-- begin --
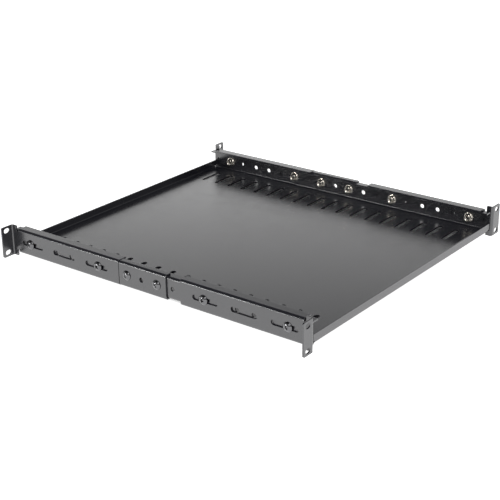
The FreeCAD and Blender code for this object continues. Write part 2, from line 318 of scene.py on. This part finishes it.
def vent_wall_shade_mask(nodes):
    """1 on the walls of the vents punched through the tray's floor, and 0 elsewhere: where
    painted shade goes.
    """
    place = split(nodes.tree, nodes.place)
    facing = split(nodes.tree, nodes.facing)
    share = nodes.spread(
        place["Z"], 1.0, 0.0, from_low=VENT_WALL_TOP, from_high=VENT_WALL_TOP + WALL_FADE
    )
    for source, limit, fade in (
        (facing["Z"], WALL_FACING, WALL_FACING),
        (place["X"], VENT_FIELD[0], WALL_FADE),
        (place["Y"], VENT_FIELD[1], WALL_FADE),
    ):
        away = compute(nodes.tree, "ABSOLUTE", source)
        inside = nodes.spread(away, 1.0, 0.0, from_low=limit, from_high=limit + fade)
        share = compute(nodes.tree, "MULTIPLY", share, inside)
    return share


def powder_coat(name, edge_round=None):
    """Satin black powder coat. Edges look rounded where a radius is given."""
    nodes = Nodes(name)
    cloud = nodes.spread(nodes.noise(COAT_COLOUR_SCALE, detail=2.0), 0.0, 1.0)
    grain = nodes.spread(nodes.noise(COAT_GRAIN_SCALE, detail=2.0), 0.0, 1.0)
    speck = nodes.add("ShaderNodeMix", data_type="RGBA", blend_type="MULTIPLY")
    speck.inputs["Factor"].default_value = 1.0
    nodes.link(nodes.blend(cloud, *COAT_COLOURS), speck.inputs["A"])
    nodes.link(nodes.blend(grain, *map(grey, COAT_GRAIN)), speck.inputs["B"])
    edge = None
    if edge_round:
        bevel = nodes.add("ShaderNodeBevel", samples=EDGE_SAMPLES)
        bevel.inputs["Radius"].default_value = edge_round
        edge = bevel.outputs["Normal"]
    peel = nodes.bump(
        nodes.noise(PEEL_SCALE, detail=1.0), PEEL_HEIGHT, PEEL_STRENGTH, below=edge
    )
    pimples = nodes.bump(
        nodes.noise(PIMPLE_SCALE, detail=2.0), PIMPLE_HEIGHT, PIMPLE_STRENGTH, below=peel
    )
    nodes.surface({
        "Base Color": speck.outputs["Result"],
        "Roughness": nodes.spread(nodes.noise(COAT_ROUGHNESS_SCALE, detail=4.0), *COAT_ROUGHNESS),
        "Normal": pimples,
        "IOR": COAT_IOR,
        "Specular IOR Level": COAT_GLOSS,
    })
    return nodes


def zinc_plate(name, tint, roughness):
    """Zinc plate, clear or blackened, with faint clouding and the fine marks of tumbling."""
    nodes = Nodes(name)
    cloud = nodes.spread(nodes.noise(ZINC_SHADE_SCALE), 0.0, 1.0)
    darker = tuple(channel * ZINC_SHADE for channel in tint)
    smooth, rough = (roughness * share for share in ZINC_ROUGHNESS_RANGE)
    nodes.surface({
        "Base Color": nodes.blend(cloud, darker, tint),
        "Roughness": nodes.spread(nodes.noise(ZINC_ROUGHNESS_SCALE, detail=4.0), smooth, rough),
        "Normal": nodes.bump(nodes.noise(MARK_SCALE), MARK_HEIGHT, MARK_STRENGTH),
        "Metallic": 1.0,
    })
    return nodes.material


# --- CAD nodes ---------------------------------------------------------------------------

def dress_sheet_metal(node_names, material):
    """Coats the folded pieces."""
    for name in node_names:
        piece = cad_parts[name]
        piece.data.materials.clear()
        piece.data.materials.append(material)


# --- Screws and nuts ---------------------------------------------------------------------

def thread_wave(turn):
    """0 at the root and 1 at the crest of a thread, for a place along the thread in turns."""
    part = turn - math.floor(turn)
    return min(max(THREAD_SLOPE * (1.0 - abs(2.0 * part - 1.0)) - THREAD_ROOT, 0.0), 1.0)


def to_mesh(made, name):
    mesh = bpy.data.meshes.new(name)
    made.to_mesh(mesh)
    made.free()
    return mesh


def ring_mesh(name, rings, closed):
    """Mesh through rings of (height, radius by angle), where a radius of None is a pole."""
    made = bmesh.new()
    loops = []
    for height, radius in rings:
        if radius is None:
            loops.append([made.verts.new((0.0, 0.0, height * MM))])
            continue
        loop = []
        for step in range(ROUND_STEPS):
            angle = 2 * math.pi * step / ROUND_STEPS
            reach = radius(angle) * MM
            place = (reach * math.cos(angle), reach * math.sin(angle), height * MM)
            loop.append(made.verts.new(place))
        loops.append(loop)
    pairs = list(zip(loops, loops[1:]))
    if closed:
        pairs.append((loops[-1], loops[0]))
    for first, second in pairs:
        for step in range(ROUND_STEPS):
            after = (step + 1) % ROUND_STEPS
            if len(first) == 1:
                made.faces.new((first[0], second[step], second[after]))
            elif len(second) == 1:
                made.faces.new((first[step], second[0], first[after]))
            else:
                made.faces.new((first[step], second[step], second[after], first[after]))
    bmesh.ops.recalc_face_normals(made, faces=made.faces)
    return to_mesh(made, name)


def fixed(radius):
    return lambda angle: radius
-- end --
• _Stated goal_
Everything from the first line above up to and including the line that contains "return share" should be printed exactly; please print only that.

• _Response to this task_
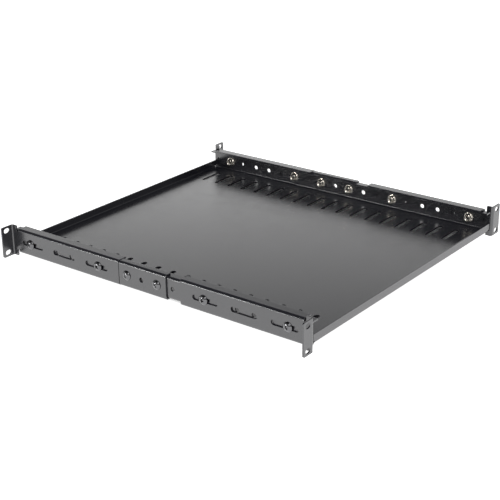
The FreeCAD and Blender code for this object continues. Write part 2, from line 318 of scene.py on. This part finishes it.
def vent_wall_shade_mask(nodes):
    """1 on the walls of the vents punched through the tray's floor, and 0 elsewhere: where
    painted shade goes.
    """
    place = split(nodes.tree, nodes.place)
    facing = split(nodes.tree, nodes.facing)
    share = nodes.spread(
        place["Z"], 1.0, 0.0, from_low=VENT_WALL_TOP, from_high=VENT_WALL_TOP + WALL_FADE
    )
    for source, limit, fade in (
        (facing["Z"], WALL_FACING, WALL_FACING),
        (place["X"], VENT_FIELD[0], WALL_FADE),
        (place["Y"], VENT_FIELD[1], WALL_FADE),
    ):
        away = compute(nodes.tree, "ABSOLUTE", source)
        inside = nodes.spread(away, 1.0, 0.0, from_low=limit, from_high=limit + fade)
        share = compute(nodes.tree, "MULTIPLY", share, inside)
    return share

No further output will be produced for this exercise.